When I was about twelve, a movie by the title of Amazing Grace was released in 2006, starring Ioan Gruffudd, Benedict Cumberbatch, and Romola Garai. It tells the real story of William Wilberforce, who was the main instigator of abolishing the slave trade in Great Britain. I loved the movie. I had never heard of Wilberforce until I saw this movie, but like most topics, I never found myself delving deeper into the history than the glamourized, half-fictional movie.
That is, until I stumbled upon this audiobook, which is the companion book to the movie. Out of curiosity, I picked it up off the library shelves and took it home to listen to. I am not a massive audiobook fan (I listen to them upon occasion, but not for the majority of my reading), but this book immediately took my breath away.
Release: February, 2007
Synopsis: This book tells the incredible story of William Wilberforce, a human rights activist and member of Congress who spent twenty years of his life working to abolish slavery. The book starts from the beginning of his life and goes all the way to his death.
Since this is a non-fiction book, I won’t split this review into non-spoiler and spoiler sections because, well, spoiler, Wilberforce successfully abolishes slavery!
I cannot praise this book high enough.

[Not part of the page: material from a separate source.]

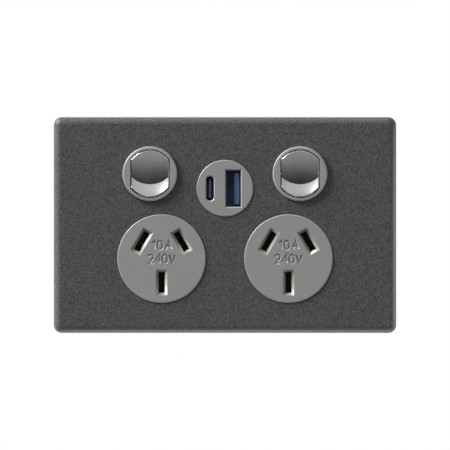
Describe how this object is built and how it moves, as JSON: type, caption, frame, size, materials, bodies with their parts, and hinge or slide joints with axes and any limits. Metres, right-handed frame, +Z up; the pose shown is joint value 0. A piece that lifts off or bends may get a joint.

Every criticism I have for the majority of non-fiction books is absent from this one. There are no fictionalized “creative” scenes with supposed character’s thoughts. Every comment about what the people were thinking is taken from their own writings at the time. Often times Metaxas will go out of his way to explain how we know certain information, and yet also admit that historians don’t know exactly this or that concerning Wilberforce’s life. I respect that in any writer.
Not only is the description lush and the context carefully researched, but there is a perfect balance between information and philosophy. For example, Metaxas may go into a certain topic in detail (like debauchery), but instead of simply stating what was happening at the time, he will also go into the mentality of why people acted as they did.
For those who are highly detailed oriented and have questions about every statement brought up (a.k.a., me), this book is absolutely a dream. I can safely say any time I wanted Metaxas to go further into a topic for context, he did.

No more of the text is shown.